Efficient and Stable Ni/SBA-15 Catalyst for Dry Reforming of Methane: Effect of Citric Acid Concentration

Abstract

Citric acid, one of the representative chelate compounds, has been widely used as an additive to achieve the highly dispersed metal-supported catalysts. This study aimed to investigate the effect of citric acid concentration on the preparation of the highly dispersed Ni catalysts on mesoporous silica (SBA-15) for the dry reforming of methane. A series of Ni/SBA-15 catalysts with citric acid were prepared using the acid-assisted incipient wetness impregnation method, and the Ni/SBA-15 catalyst as a reference was synthesized via the impregnation method. First of all, the citric acid addition during the catalyst synthesis step regardless of its concentration resulted in highly dispersed Ni particles of ~4–7 nm in size in Ni/SBA-15 catalysts, which had a superior and stable catalytic performance in the dry reforming of methane (93% of CO2 conversion and 86% of CH4 conversion).
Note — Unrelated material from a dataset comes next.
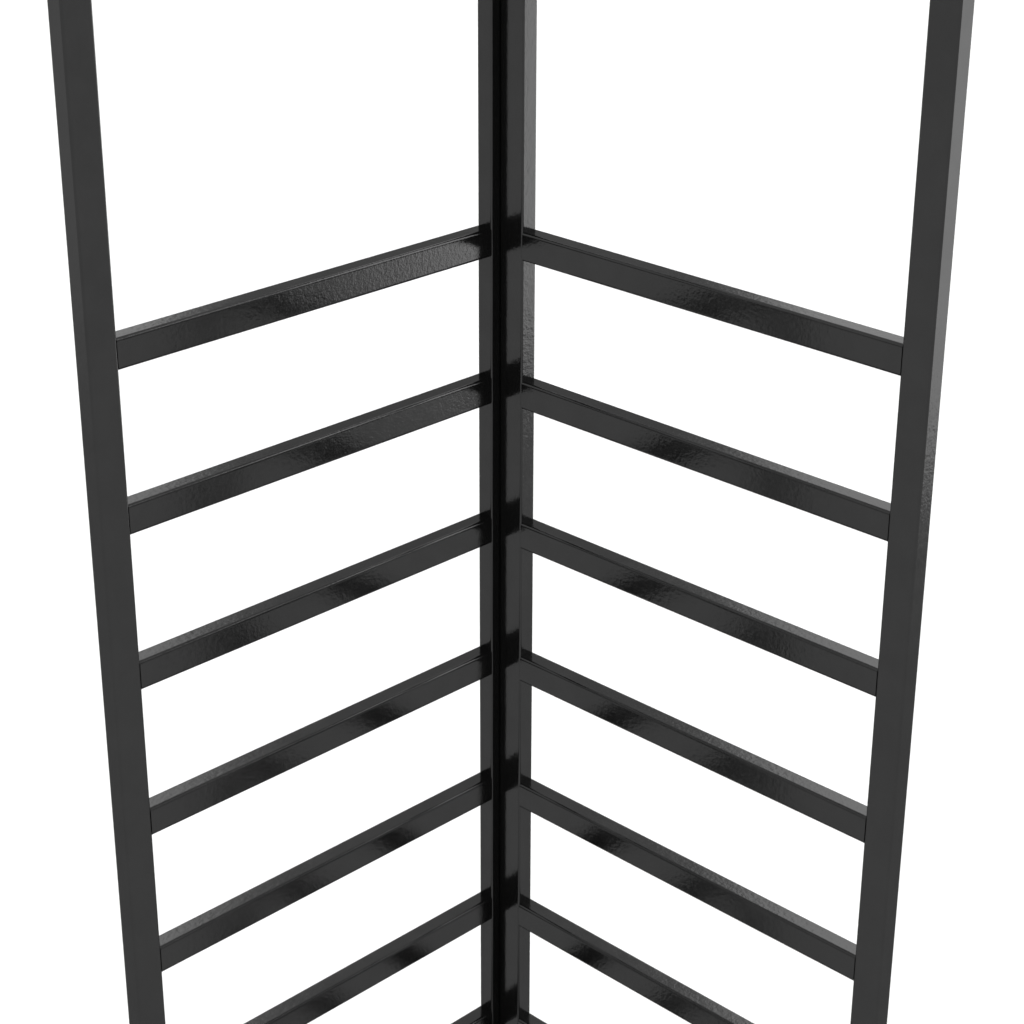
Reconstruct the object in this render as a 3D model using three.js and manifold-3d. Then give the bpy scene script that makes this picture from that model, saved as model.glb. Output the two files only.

In addition, the amount of coke formation was much lower in a series of Ni/SBA-15 catalysts with citric acid (~2–5 mgcoke gcat−1 h−1) compared to pristine Ni/SBA-15 catalysts (~22 mgcoke gcat−1 h−1). However, when the concentration of citric acid became higher, the more free NiO species that formed on the SBA-15 support, leading to large Ni particles after the stability test. The addition of citric acid is a very clear strategy for making highly dispersed catalysts, but its concentration needs to be carefully controlled.